Of course, having spent all these years in the national set-up, Taylor shoulders some responsibility for these grim statistics. In 2018, Jason O’Halloran, the former All Black who has coached with both Glasgow and Scotland, spoke of how Scottish rugby was “20 years” behind New Zealand in its approach to sports psychology.
Taylor would like to see more invested in making players mentally tougher, better equipped to cope with the seething, cacophonous Six Nations venues where they have fallen short for so long. “An area which we can do as an organisation a little bit better is the sports psychology part of things, maybe getting in a couple of psychologists at the academy level and maybe a full-time person at the international level working with coaches.
“Damian Hughes, who is involved with the team, is excellent, but he is in the corporate world as well. Either bringing him on full-time or getting someone in to work with the coaches consistently will certainly help. Psychologically, we have got to be more resilient when things don’t go well. When we are at home and things don’t go so well, we have got the backing of the crowd and use that to drive us.
“Away, we’ve got to be a lot more resilient than we have been. We have got to fight a little bit longer, we’ve got to keep to our structures, we’ve got to stay connected. We definitely have that resilience but we need to find it a little bit more.”
In running through the hundreds of players he has coached in Scotland, Taylor name-checks the fiery but cerebral hooker Fraser Brown, the little general Greig Laidlaw, grafter Pete Horne and outrageously brilliant Stuart Hogg.
But his most effusive praise is reserved for Alex Dunbar, the barnstorming centre dogged by injuries and non-selection who left Glasgow for Brive in the summer. Little wonder – a turnover machine, belligerent yard-maker and thunderous tackler, Dunbar is a defence coach’s dream.
“The way Alex played, he was so combative and aggressive and all of sudden he is not as quick as he was – that’s a natural progression.

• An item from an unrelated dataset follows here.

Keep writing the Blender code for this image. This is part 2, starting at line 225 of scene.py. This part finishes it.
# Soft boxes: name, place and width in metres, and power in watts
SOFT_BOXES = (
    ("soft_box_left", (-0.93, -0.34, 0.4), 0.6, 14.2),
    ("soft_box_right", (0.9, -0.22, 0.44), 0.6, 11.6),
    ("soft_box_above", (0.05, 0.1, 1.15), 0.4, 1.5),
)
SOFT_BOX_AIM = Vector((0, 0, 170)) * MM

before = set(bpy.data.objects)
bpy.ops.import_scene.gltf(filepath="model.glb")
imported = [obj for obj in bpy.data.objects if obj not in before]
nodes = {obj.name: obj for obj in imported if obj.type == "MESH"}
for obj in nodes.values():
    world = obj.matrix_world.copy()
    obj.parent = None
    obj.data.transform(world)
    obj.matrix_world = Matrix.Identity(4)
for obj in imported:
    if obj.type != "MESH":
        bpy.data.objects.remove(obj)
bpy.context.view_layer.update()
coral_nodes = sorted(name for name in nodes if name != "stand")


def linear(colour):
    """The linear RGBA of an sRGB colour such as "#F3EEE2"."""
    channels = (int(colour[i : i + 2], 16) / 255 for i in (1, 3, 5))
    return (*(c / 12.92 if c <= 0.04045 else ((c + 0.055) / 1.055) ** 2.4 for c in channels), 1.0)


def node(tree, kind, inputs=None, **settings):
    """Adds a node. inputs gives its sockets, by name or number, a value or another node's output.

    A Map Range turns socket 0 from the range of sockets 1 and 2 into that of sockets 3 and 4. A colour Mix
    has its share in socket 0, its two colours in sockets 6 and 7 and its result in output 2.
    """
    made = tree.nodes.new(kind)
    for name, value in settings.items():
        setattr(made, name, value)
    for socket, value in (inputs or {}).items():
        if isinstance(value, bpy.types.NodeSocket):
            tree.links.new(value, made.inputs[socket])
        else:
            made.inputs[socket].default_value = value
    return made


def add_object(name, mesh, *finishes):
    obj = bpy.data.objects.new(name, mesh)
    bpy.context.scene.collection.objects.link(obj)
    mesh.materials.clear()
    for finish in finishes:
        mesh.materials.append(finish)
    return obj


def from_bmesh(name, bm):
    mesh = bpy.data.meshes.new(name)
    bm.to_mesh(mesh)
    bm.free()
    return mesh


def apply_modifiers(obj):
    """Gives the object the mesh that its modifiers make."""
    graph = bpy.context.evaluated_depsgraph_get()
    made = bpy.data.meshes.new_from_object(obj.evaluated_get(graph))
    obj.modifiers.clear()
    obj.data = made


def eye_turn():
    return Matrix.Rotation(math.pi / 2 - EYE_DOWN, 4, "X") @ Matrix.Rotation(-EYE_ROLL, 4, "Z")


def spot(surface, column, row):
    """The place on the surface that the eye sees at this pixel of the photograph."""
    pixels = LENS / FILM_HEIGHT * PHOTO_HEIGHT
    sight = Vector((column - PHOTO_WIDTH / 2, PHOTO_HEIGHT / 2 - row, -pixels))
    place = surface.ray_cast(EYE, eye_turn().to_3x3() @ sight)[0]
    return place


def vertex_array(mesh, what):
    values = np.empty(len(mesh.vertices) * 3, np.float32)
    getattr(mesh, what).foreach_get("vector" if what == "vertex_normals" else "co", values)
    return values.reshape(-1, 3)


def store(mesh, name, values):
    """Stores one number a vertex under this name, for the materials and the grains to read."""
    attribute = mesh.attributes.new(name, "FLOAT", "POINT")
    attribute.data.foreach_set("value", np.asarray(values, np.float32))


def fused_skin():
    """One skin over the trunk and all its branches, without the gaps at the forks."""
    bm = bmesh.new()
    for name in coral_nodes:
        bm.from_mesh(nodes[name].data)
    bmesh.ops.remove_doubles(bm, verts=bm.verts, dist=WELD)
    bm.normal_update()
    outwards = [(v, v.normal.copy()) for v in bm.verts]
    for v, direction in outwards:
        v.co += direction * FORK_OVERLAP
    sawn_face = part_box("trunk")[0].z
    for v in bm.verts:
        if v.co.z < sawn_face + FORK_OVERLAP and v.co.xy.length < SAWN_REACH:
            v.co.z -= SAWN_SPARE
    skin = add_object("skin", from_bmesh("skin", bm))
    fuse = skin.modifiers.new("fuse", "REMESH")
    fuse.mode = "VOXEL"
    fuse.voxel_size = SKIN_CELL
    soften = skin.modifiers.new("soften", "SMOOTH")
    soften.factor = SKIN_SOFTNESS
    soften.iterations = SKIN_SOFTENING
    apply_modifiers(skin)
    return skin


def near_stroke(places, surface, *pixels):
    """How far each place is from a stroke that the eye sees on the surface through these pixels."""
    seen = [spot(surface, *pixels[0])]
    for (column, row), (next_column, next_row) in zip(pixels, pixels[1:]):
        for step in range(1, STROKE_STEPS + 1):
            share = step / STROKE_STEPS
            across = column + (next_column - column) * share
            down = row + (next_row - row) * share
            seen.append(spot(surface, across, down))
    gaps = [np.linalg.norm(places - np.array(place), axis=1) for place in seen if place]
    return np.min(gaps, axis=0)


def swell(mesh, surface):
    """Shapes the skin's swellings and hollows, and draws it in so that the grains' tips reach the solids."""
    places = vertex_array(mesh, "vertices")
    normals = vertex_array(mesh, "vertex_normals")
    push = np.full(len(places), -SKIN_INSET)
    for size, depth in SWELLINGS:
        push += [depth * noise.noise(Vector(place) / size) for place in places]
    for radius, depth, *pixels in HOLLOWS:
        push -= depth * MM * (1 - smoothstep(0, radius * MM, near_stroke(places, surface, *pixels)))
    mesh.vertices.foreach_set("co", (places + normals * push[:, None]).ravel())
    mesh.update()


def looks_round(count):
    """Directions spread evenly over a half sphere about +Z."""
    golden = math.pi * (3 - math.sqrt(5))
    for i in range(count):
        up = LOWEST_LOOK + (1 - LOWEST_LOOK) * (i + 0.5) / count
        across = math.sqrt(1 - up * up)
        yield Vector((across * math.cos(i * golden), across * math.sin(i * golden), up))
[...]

Someone like Jamie Roberts is a good example of that,” explained Taylor. "What I loved about Alex was that he was really good on both sides of the ball. As a defence coach, he was like another flanker in the backline. He would basically turn over opposition ball at least three times a game.
“I remember one game, it was six. It wasn’t just jackals, it was what we call reefs [ripping the ball from an opponent] – that’s massive. We have really missed him, even though the other centres have brought other stuff. On both sides of the ball, at his peak, he was brilliant.”

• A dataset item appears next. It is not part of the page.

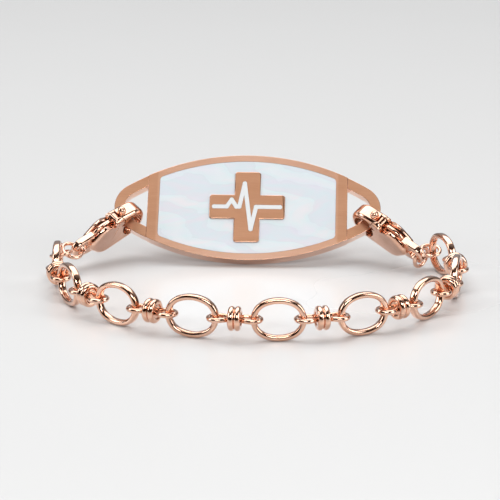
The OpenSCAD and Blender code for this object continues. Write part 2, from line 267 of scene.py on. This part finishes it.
def pearl(name, middle, turn):
    s = shell
    finish = Finish(name, Coat_Weight=0.8, Coat_Roughness=0.08, Specular_IOR_Level=0.6)
    flow = finish.place(s["stretch"], turn, middle)
    drift = finish.noise(flow, s["driftScale"], 3, 0.55, s["driftWarp"])
    bands = finish.node("ShaderNodeTexWave", {"wave_type": "BANDS", "bands_direction": "DIAGONAL"},
                        {"Vector": flow, "Scale": s["bandScale"], "Distortion": s["bandWarp"],
                         "Detail": 3.0, "Detail Scale": 1.4}, 1)
    tint = finish.ramp(drift, s["driftTones"])
    sheen = finish.ramp(bands, s["bandTones"])
    share = finish.spread(drift, *s["bandShare"], *s["bandFrom"])
    finish.feed("Base Color", finish.blend(share, tint, sheen))
    finish.feed("Roughness", finish.spread(bands, *s["roughness"]))
    finish.relief(bands + drift * s["driftRise"], s["depth"])
    return finish.material


glaze = {
    "light": (0.92, 0.92, 0.91, 1), "deep": (0.86, 0.87, 0.88, 1),
    "rippleScale": 900, "roughness": (0.16, 0.28), "depth": 0.00002,
}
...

Taylor is not waltzing into a cushy job. Australian rugby is in dire straits. Three of its four Super Rugby franchises finished in the bottom five last season. The Wallabies endured their worst year in six decades in 2018, then their poorest World Cup on record in 2019, capped with their heaviest tournament defeat, a 40-16 quarter-final shellacking by England. During 2019, they conceded an average of over 29 points per Test against tier one opposition. The year before, they won four of 13 matches, one of them against a poor Italy side.
Interest in the Wallabies has waned dramatically since the days of George Gregan, Stephen Larkham and George Smith. In such a sporting hotbed, rugby union is well down the pecking order. Johnson, Rennie and his assistants have an almighty job on their hands to hoist the team off the canvass and push the sport back up in the national interest.
“Australia have got X-factor players, they can score tries out of nothing,” enthused Taylor. “If you blend that with a real steely defence, then you are going to be a bloody hard team to beat. South Africa won the World Cup on the back of exceptional defence but also some X-factor players that can score from nothing – you saw that in the final. They went bang, bang, bang in defence, they turned England over and scored with those X-factor players. That’s what we want to do with Australia. Dave Rennie is a very good attacking coach and if I can bring that steel in defence, then we are going to be in a good position.
“From the outside looking in, they were very much attack-driven during the World Cup. You have got to be good on both sides of the ball to win competitions. So what I will be doing is trying to instil the right mindset, provide them with the right skill-sets to be able to solve problems.
“If you look at their under-18s and under-20s, they have had some good results against New Zealand, which historically those teams haven’t been able to do. I’d certainly hope that coming up to the next World Cup, we should be in a pretty good position to be challenging to win it. For me, that is really exciting.”
In a few weeks, Taylor will fly out to Australia and begin working his way around the franchises, forging relationships, assessing what he sees. In time, his family will join him. Soon, the Wallabies will feel his passion, reverberating around the training paddock just like that poor Scotstoun gantry.